I would immediately have suspected the diverter valve. It is a common problem on Worcester oil combis when heating takes over from hot water, and the pump 'helps' the diverter open to the flow pipe.
On a gas boiler, this would not be a prohibited part to diy.
So I assume that you feel you have had bad service in the past, but this is no reason to treat contributors on a forum with the contempt you have.
One day, you may really need help, and there are many people on here who often give good FREE advice to help those who wish to help themselves. If you adopt the same attitude to tradesmen at your house, then I'm not surprised you get bad vibes.
 
So I assume that you feel you have had bad service in the past, but this is no reason to treat contributors on a forum with the contempt you have.
I suspect it may have been DP's "I know but I won't tell you" posts that triggered it.

But to be honest, just how often are people slagging off the "no idea, lets change <random but expensive part> and see if it changes anything" type of people that are prevalent in so many trades (plumbing and vehicles seem to be the worst - at least by reputation) ? The guy is obviously keen to have some idea, so that should he find himself with someone like that he'll be able to challenge them.
 
Oilhead....The point of my post???
I was asking so that...
(1) if it was user fixable I would know where to look and not have to replace on a trial and error basis (like those I mentioned).
(2) if it wasn't, then I'd know what to expect when a "competent person" turned up and not employ him if he'd had to "phone a friend" for advice.
What's wrong with that?
As you would've "suspected the diverter valve......common problem...". that is the type answer I was looking for but didn't receive from anyone, even with the proviso "it's a gsf job only".

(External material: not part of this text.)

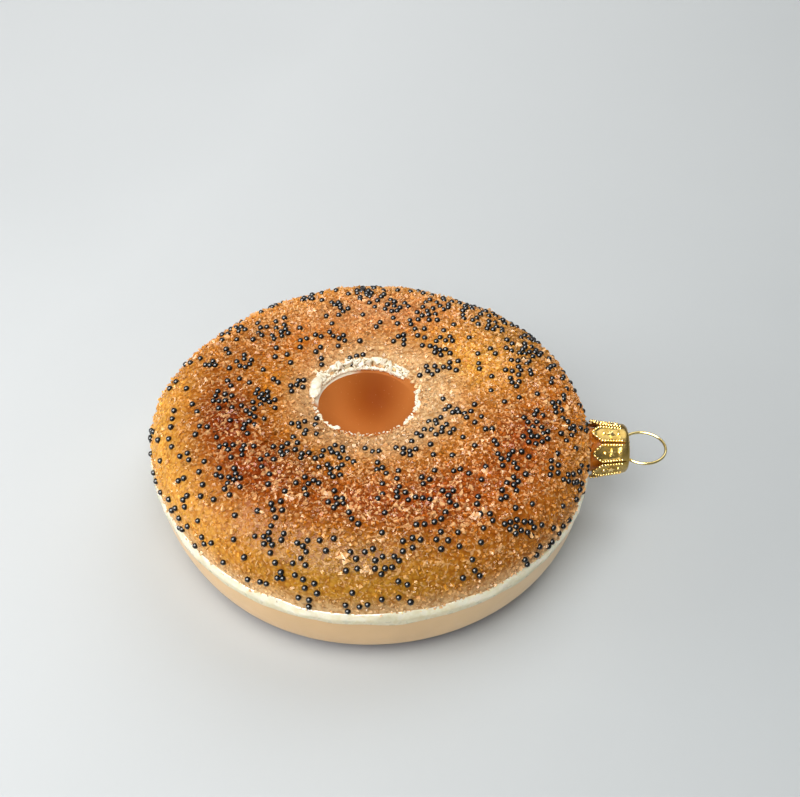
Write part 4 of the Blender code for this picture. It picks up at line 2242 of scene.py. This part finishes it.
    def dots_on_petal(self) -> list[tuple[float, float, float]]:
        """Returns (across, way, size) of one petal's edge beads and its dots.

        Returns:
            The beads and dots, which are the same on every petal.
        """
        points = []
        for side in (-1, 1):
            way = self.point * self.bead_start
            while way < self.wall - self.bead_stop:
                half = self.half_angle(way) * self.meridian(way)[1]
                across = side * max(half - self.bead_inset, 0.0) / max(half, MM / 100)
                points.append((across, way, self.bead))
                way += self.side_pitch if way > self.point else self.tip_pitch
        return points + [(0.0, self.wall * share, size) for share, size in self.dots]

    def emboss(self) -> None:
        """Adds the beaded edges, the dots and the stars, all pressed out of the sheet."""
        places, sizes, stars = [], [], []
        points = self.dots_on_petal()
        for number in range(self.petals):
            turn = self.petal_turn(number)
            for across, way, size in points:
                place, _ = self.spot(across, way, -self.sunk(across, way) * self.pressed)
                places.append(self.axis + turn @ place)
                sizes.append([size] * 3)
            place, outward = self.spot(0.0, self.wall * self.star_place, -self.recess)
            stars.append(self.star(self.axis + turn @ place, turn @ outward, number))
        turns = random_turns(np.random.default_rng(self.seed), len(places))
        beads = strewn("cap_dots", grain_template(Template.BEAD), np.array(places), turns,
                       np.array(sizes), True)
        work = joined("cap_embossing", [beads, *stars])
        # Painted highlight: the raised beads, dots and stars get a paler gold than the sheet they
        # are pressed from.
        finish = GoldFinish("gold_embossing", (248, 218, 146), (226, 190, 104), 0.14)
        dress(work, finish.make())
        hand_over(work, "gold_cap")

    def star(self, place: Vector, outward: Vector, number: int) -> Piece:
        """Makes one raised star lying on the sheet.

        Args:
            place: The star's middle.
            outward: The sheet's outward direction there.
            number: Which petal it is on.

        Returns:
            The star.
        """
        clear_bench()
        bpy.ops.mesh.primitive_cylinder_add(vertices=2 * self.star_points,
                                            radius=self.star_radius, depth=self.star_depth)
        star = bpy.context.object
        step = math.pi / self.star_points
        for vertex in star.data.vertices:
            if round(math.atan2(vertex.co.x, vertex.co.y) / step) % 2:
                vertex.co.x *= self.star_notch
                vertex.co.y *= self.star_notch
        top = [face.index for face in star.data.polygons if face.normal.z > UPRIGHT]
        picked(star, Part.FACES, top)
        bpy.ops.mesh.poke(offset=self.star_peak)
        clear_bench()
        star.matrix_world = (Matrix.Translation(place)
                             @ outward.to_track_quat("Z", "Y").to_matrix().to_4x4())
        bpy.context.view_layer.update()
        take(star)
        return settled(f"star_{number}")


@dataclass
class WireLoop:
    """The hanging loop, with legs that spring apart inside the neck."""

    steps: int = 128
    sides: int = 16
    leg_steps: int = 10
    overlap: float = 0.1 * MM
    pinch: float = 0.5 * MM
    pinch_share: float = 0.8
    lean: float = 0.1 * MM

    def build(self) -> None:
        """Cuts a ring open at the cap and draws its two ends out into legs."""
        low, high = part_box("wire_loop")
        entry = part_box("crown_cap")[1].x - self.overlap
        thick = high.z - low.z
        radius = (high.y - low.y - thick) / 2
        middle = Vector((high.x - thick / 2 - radius, 0.0, (low.z + high.z) / 2))
        clear_bench()
        bpy.ops.mesh.primitive_torus_add(
            major_segments=self.steps, minor_segments=self.sides, major_radius=radius,
            minor_radius=thick / 2, location=middle)
        opened(bpy.context.object)
        bpy.ops.mesh.bisect(plane_co=(entry, 0, 0), plane_no=(1, 0, 0), clear_inner=True,
                            threshold=WELD / 10)
        wire = settled("wire_loop_gold")
        for side in (1, -1):
            self.draw_leg(wire, side, entry, low.x + thick / 2)
        opened(wire)
        bpy.ops.mesh.normals_make_consistent(inside=False)
        bpy.ops.mesh.faces_shade_smooth()
        clear_bench()
        dress(wire, GoldFinish("gold_wire", (208, 192, 138), (176, 156, 94), 0.16).make())
        hand_over(wire, "gold_wire", "wire_loop")

    def draw_leg(self, wire: Piece, side: int, entry: float, end: float) -> None:
        """Extrudes one open end of the wire through the cap to its tip in the neck.

        Args:
            wire: The wire.
            side: 1 for the leg on +Y, -1 for the other.
            entry: Where the open end is, along X.
            end: Where the leg's tip is, along X.
        """
        rim = [vertex for vertex in wire.data.vertices
               if abs(vertex.co.x - entry) < WELD and vertex.co.y * side > 0]
        start = sum((vertex.co for vertex in rim), Vector()) / len(rim)
        picked(wire, Part.POINTS, [vertex.index for vertex in rim])
        place = start
        for step in range(1, self.leg_steps + 1):
            share = step / self.leg_steps
            pinch = self.pinch * math.sin(math.pi * min(share / self.pinch_share, 1.0))
            across = (abs(start.y) - pinch - self.lean * share) * side
            target = Vector((start.x + (end - start.x) * share, across, start.z))
            bpy.ops.mesh.extrude_region_move(
                TRANSFORM_OT_translate={"value": target - place})
            place = target
        bpy.ops.mesh.edge_face_add()
        clear_bench()


# ---- Studio ----


@dataclass(frozen=True)
class Lamp:
    """A square light that faces the object: offset and side in metres, power in watts.

    The offset is measured from the object. A lamp that isn't soft only makes highlights.
    """

    name: str
    offset: tuple[float, float, float]
    side: float
    power: float
    colour: Rgb = (1.0, 1.0, 0.99)
    soft: bool = True
    highlights: bool = True

    def hang(self, subject: Vector) -> None:
        """Hangs the lamp at its place from the object.

        Args:
            subject: The object's middle.
        """
        data = bpy.data.lights.new(self.name, "AREA")
        data.size = self.side
        data.energy = self.power
        data.color = self.colour
        lamp = bpy.data.objects.new(self.name, data)
        offset = Vector(self.offset)
        lamp.location = subject + offset
        lamp.rotation_euler = (-offset).to_track_quat("-Z", "Y").to_euler()
        lamp.visible_diffuse = self.soft
        lamp.visible_glossy = self.highlights
        bpy.context.scene.collection.objects.link(lamp)


@dataclass
class Studio:
    """A plain pale floor, soft light from the front, the left and the back, a lamp that
    only makes highlights, and a camera that looks down.
    """

    subject: Vector
    lamps: tuple[Lamp, ...] = (
        Lamp("front", (-0.12, -0.42, 0.72), 0.75, 6.0, highlights=False),
        Lamp("left", (-0.65, -0.05, 0.17), 0.30, 1.75),
        Lamp("back", (0.25, 0.35, 0.62), 0.60, 2.5, (1.0, 0.99, 0.98)),
        Lamp("glint", (-0.38, -0.38, 0.68), 0.95, 56.0, (1.0, 1.0, 1.0), soft=False),
    )
    sky: Rgba = (1.0, 0.98, 0.95, 1.0)
    sky_strength: float = 0.18
    elevation: float = 43.5
    distance: float = 275 * MM
    lens: float = 67.5
    aim_right: float = 5.5 * MM
    aim_up: float = 8.5 * MM
    clip: Span = (0.01, 20.0)
    floor_size: float = 6.0

    def build(self) -> None:
        """Sets up the floor, the lights, the world and the camera."""
        self.floor()
        self.world()
        for lamp in self.lamps:
            lamp.hang(self.subject)
        self.camera()
        bpy.context.scene.view_settings.view_transform = "Standard"

    def floor(self) -> None:
        """Lays the floor."""
        clear_bench()
        bpy.ops.mesh.primitive_plane_add(size=self.floor_size)
        floor = settled("floor")
        dress(floor, FloorFinish().make())

    def world(self) -> None:
        """Fills the room with even pale light."""
        world = bpy.data.worlds.new("room")
        world.use_nodes = True
        background = world.node_tree.nodes["Background"]
        background.inputs["Color"].default_value = self.sky
        background.inputs["Strength"].default_value = self.sky_strength
        bpy.context.scene.world = world

    def camera(self) -> None:
        """Places the camera and makes it the scene's own."""
        slope = math.radians(self.elevation)
        back = Vector((0.0, -math.cos(slope), math.sin(slope)))
        up = Vector((0.0, math.sin(slope), math.cos(slope)))
        aim = self.subject + Vector((self.aim_right, 0.0, 0.0)) + up * self.aim_up
        data = bpy.data.cameras.new("camera")
        data.lens = self.lens
        data.clip_start, data.clip_end = self.clip
        camera = bpy.data.objects.new("camera", data)
        camera.location = self.subject + back * self.distance
        look = aim - camera.location
        camera.rotation_euler = look.to_track_quat("-Z", "Y").to_euler()
        bpy.context.scene.collection.objects.link(camera)
        bpy.context.scene.camera = camera


def main() -> None:
    """Makes every piece in order."""
    logging.basicConfig(level=logging.INFO, format="%(name)s: %(message)s")
    shape = BodyShape()
    paint = CrustPaint()
    crust = CrustMap(shape)
    beads = SeedBeads(crust)
    BlownBody(shape, paint).build()
    beads.build()
    CrushedGlass(crust, paint, beads).build()
    CreamLine(shape).build()
    CrumbPaste(shape).build()
    PetalCap().build()
    WireLoop().build()
    Studio(shape.middle).build()


if __name__ == "__main__":
    main()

Sorry, I don't consider my response to DP as contemptuous, merely an explanation of my reasoning.
You said "One day, you may really need help" well in this instance that's exactly what I was asking for and didn't get it, what I got was an "I know but I'm not telling" answer with no explanation, surely THAT'S a contemptible way to respond and from someone with 5000+ posts!

Exactly as SimonH2 said.

Mogget: It was the diverter. The mechanism, not the motor. It was operating much more slowly than a clean/new device and despite the visible lever giving the appearance of having completed it's changeover, the port vane was still moving inside. After the repair I wired it up on a bench and tested it; sure enough, the moves took a fraction longer than the 12 seconds that the boiler control allows, hence the "thud"
And if DP or anyone else wonders whether I'm "competent" to do this on a workbench, yes, I am, as an Electronics Development Engineer (retired) I consider myself probably more competent than most.

I hope this answer is of use to anyone who asks in future (it would've been nice for some who already knew this to answer for me in this way).

Mick
 
A (hopefully) final note on this.
Might I be so bold as to point to rule 10 of The forum Rules, which has the following link " //www.diynot.com/forums/plumbing/diy-gas.8090/ "

Quote from the 3rd last paragraph on that page....

"Water carrying parts of a boiler unrelated to gas or airflow, can be worked on without gas training, though you still have to be competent, for example electrically."